Today, the Left frames issues in ways that are not intelligently formulated to create a broad-based popular coalition. It calls for the protection of the rights of immigrants without analyzing the causes of uncontrolled international migration and without offering proposals for its control. It condemns police violence against blacks, without acknowledging that police have killed more unarmed whites than blacks, and with apparent unawareness that the issue here is the militarization of the police in local communities in general (see Kuzmarov 2012). It has failed to formulate these issues in ways that are sensitive to the perception of them in the various popular sectors, with proposals for: cooperation with other nations in the development of policies designed to ensure legal, controlled and safe international migration; the promotion of economic and social development in peripheral nations, so that the problem of international migration (and also factory relocation) is addressed at its source; and programs of local community control of police and greater integration of police and criminal justice institutions in the community. The Left has framed these issues in a narrow way that promotes divisions among the people, which is the worst thing that a progressive movement can do, because divisions among the people invariably serves the interests of the elite.

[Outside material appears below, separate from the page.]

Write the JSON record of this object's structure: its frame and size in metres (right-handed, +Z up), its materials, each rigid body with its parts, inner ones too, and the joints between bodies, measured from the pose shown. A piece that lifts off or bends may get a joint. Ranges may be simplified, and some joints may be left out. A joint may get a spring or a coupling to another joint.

In response to the national turn to the Right in 1980s, the Left has failed to formulate an historical, global and comprehensive analysis of the neocolonial world-system, explaining the sources of its contradictions from the vantage point of the popular sectors in both core and peripheral zones of the world-economy. The Left has moved to identity politics, rather than a concept of a popular coalition in the tradition of the Poor People’s Campaign and the Rainbow Coalition. Its critique is superficial; it condemns racism, the denial immigrants’ rights, and neoliberal policies, without explaining to the people that these phenomena are symptoms of a neocolonial world-system in prolonged, structural crisis. The Left offers no real remedies to the people (“The need for a popular coalition” 6/27/2015).
The election of Donald Trump, and the increasingly right-wing policies that are likely to follow (dressed in populist rhetoric), will perhaps be a wake-up call to the Left, leading to a critical self-reflection on its perspective, concepts, methods and strategies. What is needed today is an alternative political party of the Left that can offer an effective challenge to the Right, through a manifesto with such innovative explanatory power that it galvanizes the people to social movement and calls upon them to form a coalition that unites the various sectors of the people, a great popular coalition that seeks to take power in the name of the people, so that the rights of all persons and nations can be protected, and humanity can be saved.
Kuzmarov, Jeremy. 2012. Modernizing Repression: Police Training and Nation Building in the American Century. University of Massachusetts Press.